**Task**
Write out, precisely and in full, each line of the material.

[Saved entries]
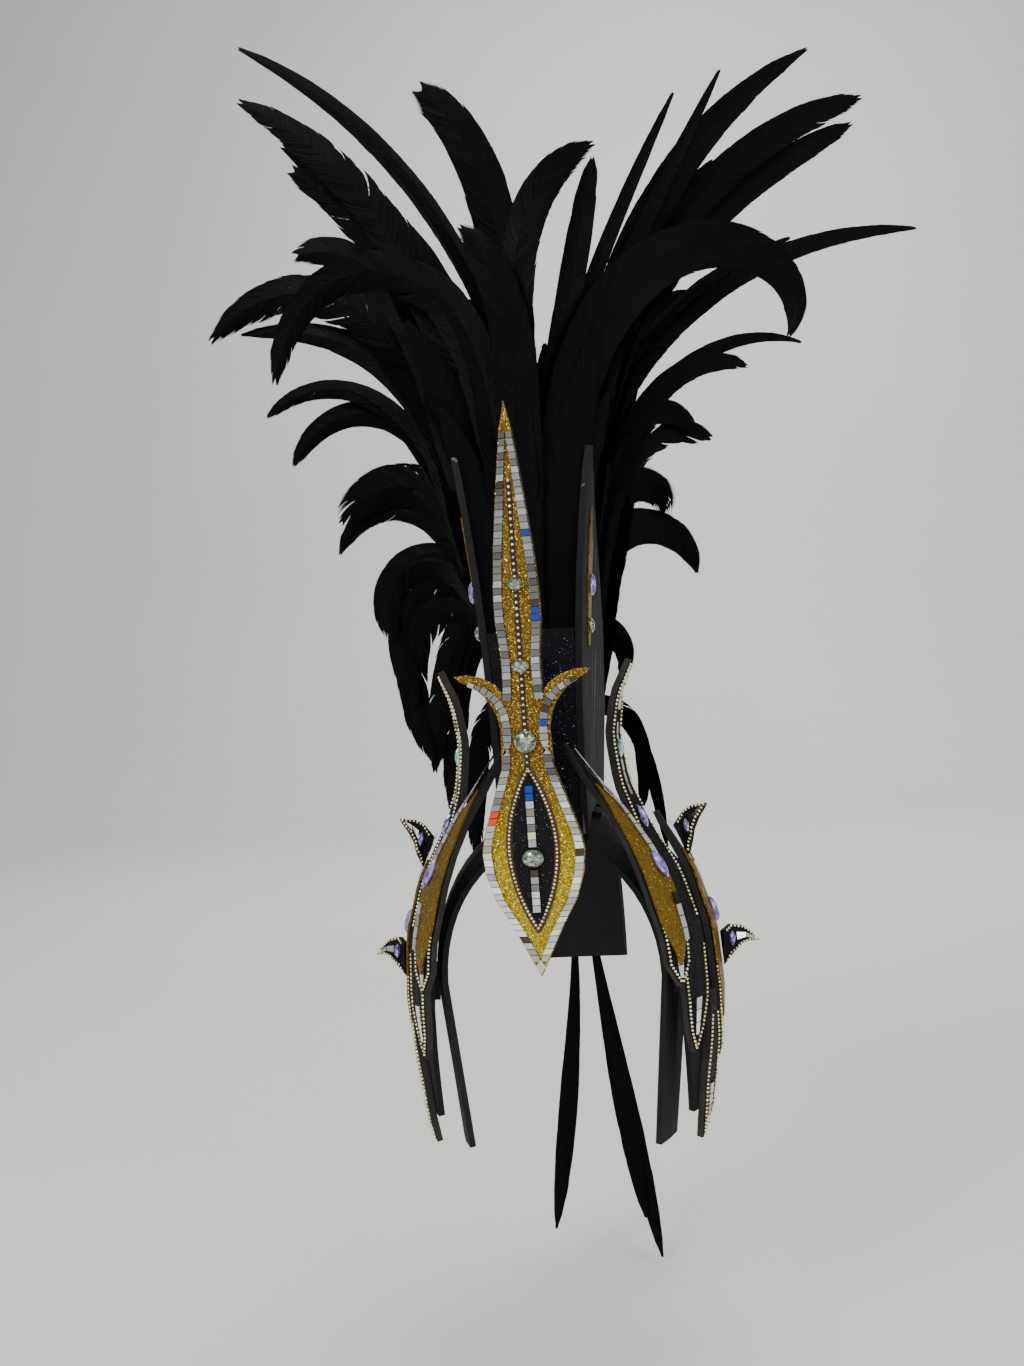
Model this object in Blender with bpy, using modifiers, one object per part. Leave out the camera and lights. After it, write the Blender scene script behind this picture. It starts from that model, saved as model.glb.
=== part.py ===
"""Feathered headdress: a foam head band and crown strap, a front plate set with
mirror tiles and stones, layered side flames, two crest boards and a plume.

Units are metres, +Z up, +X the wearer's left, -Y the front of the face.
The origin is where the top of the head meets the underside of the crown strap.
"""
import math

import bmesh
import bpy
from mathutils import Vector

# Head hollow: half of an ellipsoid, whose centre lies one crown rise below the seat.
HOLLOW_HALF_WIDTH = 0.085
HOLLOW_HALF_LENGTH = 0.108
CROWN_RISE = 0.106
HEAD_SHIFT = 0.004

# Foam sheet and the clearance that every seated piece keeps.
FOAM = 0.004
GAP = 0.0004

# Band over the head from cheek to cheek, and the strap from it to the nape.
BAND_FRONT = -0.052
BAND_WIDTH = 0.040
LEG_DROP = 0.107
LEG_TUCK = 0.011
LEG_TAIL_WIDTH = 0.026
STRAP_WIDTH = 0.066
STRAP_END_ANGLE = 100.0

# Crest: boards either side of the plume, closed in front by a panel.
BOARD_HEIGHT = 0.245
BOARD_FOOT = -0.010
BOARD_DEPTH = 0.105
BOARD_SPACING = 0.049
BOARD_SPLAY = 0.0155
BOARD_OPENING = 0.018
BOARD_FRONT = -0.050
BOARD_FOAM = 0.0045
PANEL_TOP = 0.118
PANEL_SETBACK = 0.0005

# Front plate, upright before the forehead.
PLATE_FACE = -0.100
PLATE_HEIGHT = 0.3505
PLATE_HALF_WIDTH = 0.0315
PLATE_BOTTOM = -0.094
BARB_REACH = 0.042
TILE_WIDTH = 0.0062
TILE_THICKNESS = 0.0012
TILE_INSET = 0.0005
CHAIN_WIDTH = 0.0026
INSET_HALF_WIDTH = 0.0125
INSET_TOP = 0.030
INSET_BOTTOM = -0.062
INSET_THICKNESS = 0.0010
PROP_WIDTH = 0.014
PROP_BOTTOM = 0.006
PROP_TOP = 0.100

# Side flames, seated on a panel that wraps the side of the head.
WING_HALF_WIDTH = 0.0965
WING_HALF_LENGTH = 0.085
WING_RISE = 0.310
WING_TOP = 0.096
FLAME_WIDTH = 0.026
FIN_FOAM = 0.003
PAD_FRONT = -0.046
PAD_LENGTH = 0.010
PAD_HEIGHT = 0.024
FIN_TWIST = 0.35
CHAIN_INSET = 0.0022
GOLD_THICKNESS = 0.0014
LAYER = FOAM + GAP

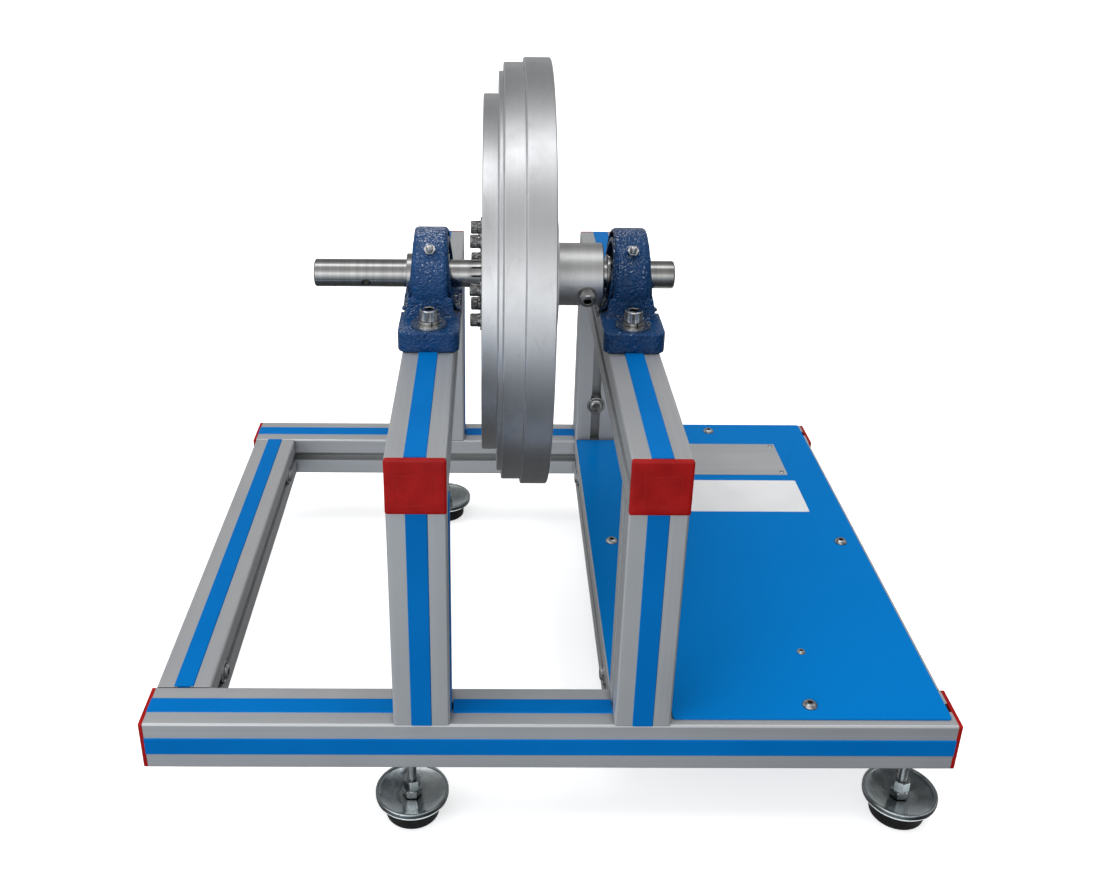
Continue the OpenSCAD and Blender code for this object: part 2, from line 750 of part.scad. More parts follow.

**Solved exercise**
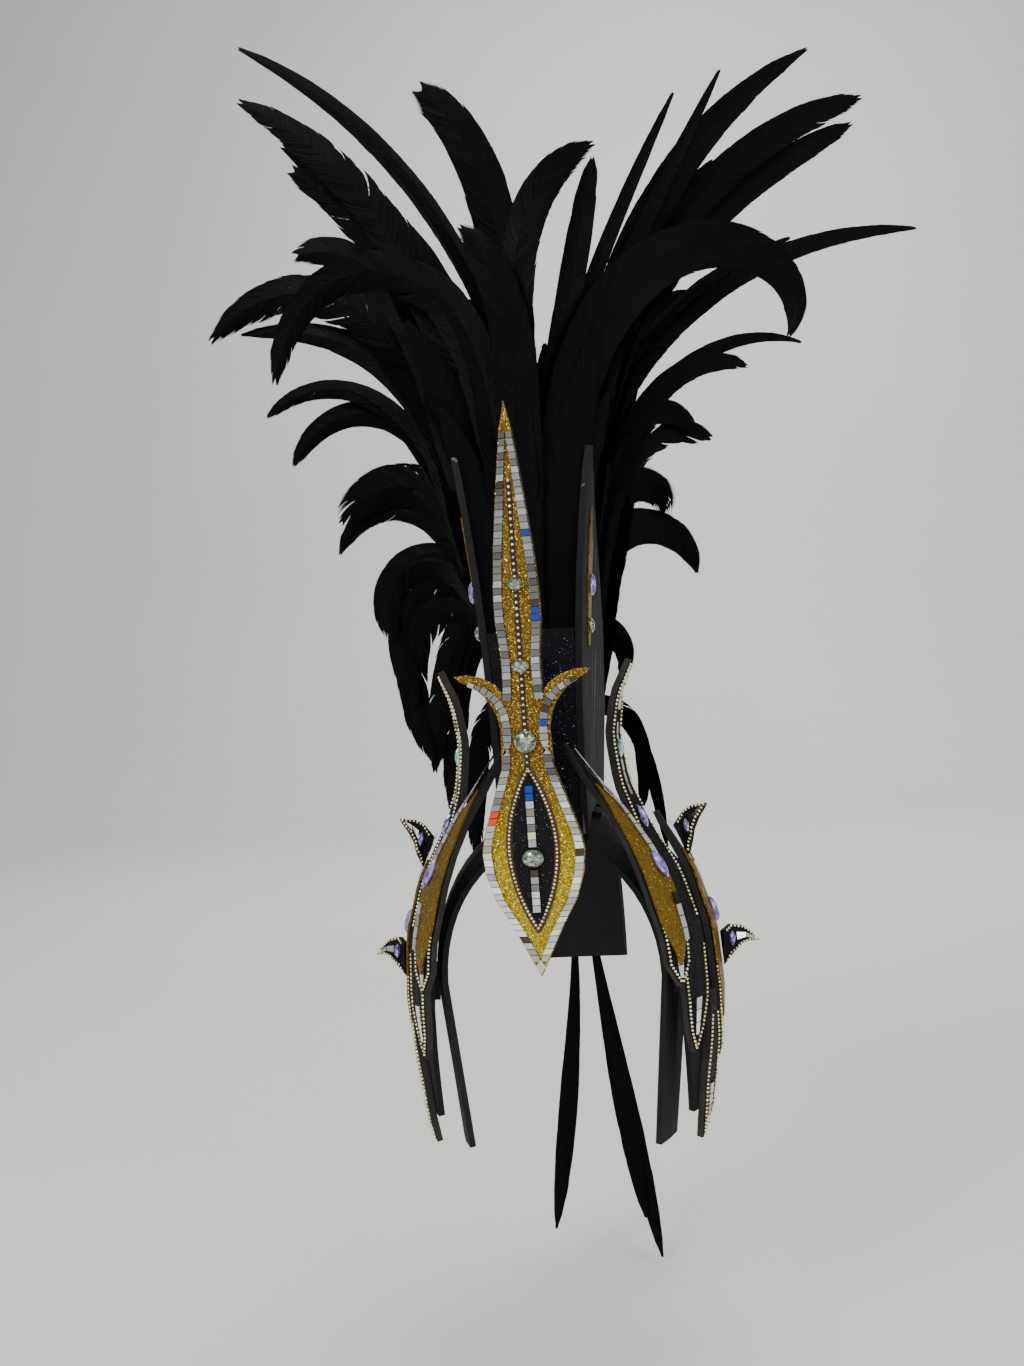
Model this object in Blender with bpy, using modifiers, one object per part. Leave out the camera and lights. After it, write the Blender scene script behind this picture. It starts from that model, saved as model.glb.
=== part.py ===
"""Feathered headdress: a foam head band and crown strap, a front plate set with
mirror tiles and stones, layered side flames, two crest boards and a plume.

Units are metres, +Z up, +X the wearer's left, -Y the front of the face.
The origin is where the top of the head meets the underside of the crown strap.
"""
import math

import bmesh
import bpy
from mathutils import Vector

# Head hollow: half of an ellipsoid, whose centre lies one crown rise below the seat.
HOLLOW_HALF_WIDTH = 0.085
HOLLOW_HALF_LENGTH = 0.108
CROWN_RISE = 0.106
HEAD_SHIFT = 0.004

# Foam sheet and the clearance that every seated piece keeps.
FOAM = 0.004
GAP = 0.0004

# Band over the head from cheek to cheek, and the strap from it to the nape.
BAND_FRONT = -0.052
BAND_WIDTH = 0.040
LEG_DROP = 0.107
LEG_TUCK = 0.011
LEG_TAIL_WIDTH = 0.026
STRAP_WIDTH = 0.066
STRAP_END_ANGLE = 100.0

# Crest: boards either side of the plume, closed in front by a panel.
BOARD_HEIGHT = 0.245
BOARD_FOOT = -0.010
BOARD_DEPTH = 0.105
BOARD_SPACING = 0.049
BOARD_SPLAY = 0.0155
BOARD_OPENING = 0.018
BOARD_FRONT = -0.050
BOARD_FOAM = 0.0045
PANEL_TOP = 0.118
PANEL_SETBACK = 0.0005

# Front plate, upright before the forehead.
PLATE_FACE = -0.100
PLATE_HEIGHT = 0.3505
PLATE_HALF_WIDTH = 0.0315
PLATE_BOTTOM = -0.094
BARB_REACH = 0.042
TILE_WIDTH = 0.0062
TILE_THICKNESS = 0.0012
TILE_INSET = 0.0005
CHAIN_WIDTH = 0.0026
INSET_HALF_WIDTH = 0.0125
INSET_TOP = 0.030
INSET_BOTTOM = -0.062
INSET_THICKNESS = 0.0010
PROP_WIDTH = 0.014
PROP_BOTTOM = 0.006
PROP_TOP = 0.100

# Side flames, seated on a panel that wraps the side of the head.
WING_HALF_WIDTH = 0.0965
WING_HALF_LENGTH = 0.085
WING_RISE = 0.310
WING_TOP = 0.096
FLAME_WIDTH = 0.026
FIN_FOAM = 0.003
PAD_FRONT = -0.046
PAD_LENGTH = 0.010
PAD_HEIGHT = 0.024
FIN_TWIST = 0.35
CHAIN_INSET = 0.0022
GOLD_THICKNESS = 0.0014
LAYER = FOAM + GAP

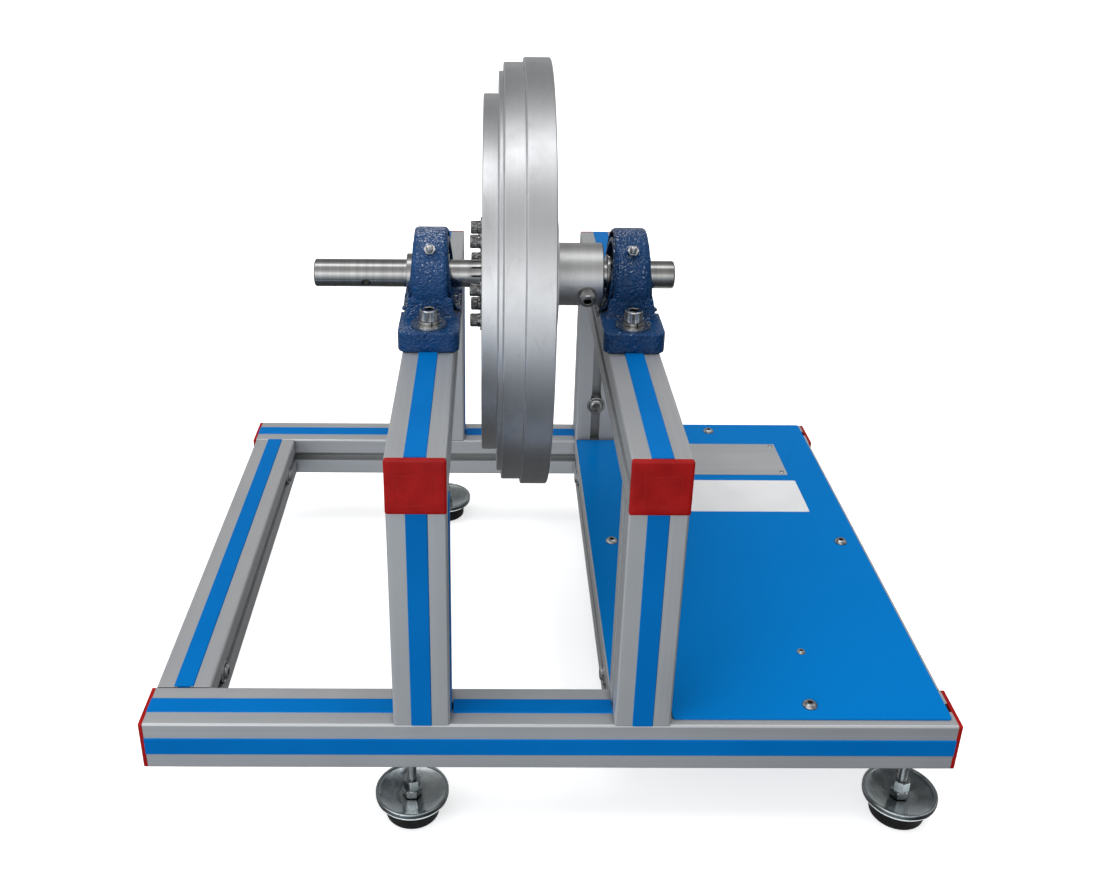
Continue the OpenSCAD and Blender code for this object: part 2, from line 750 of part.scad. More parts follow.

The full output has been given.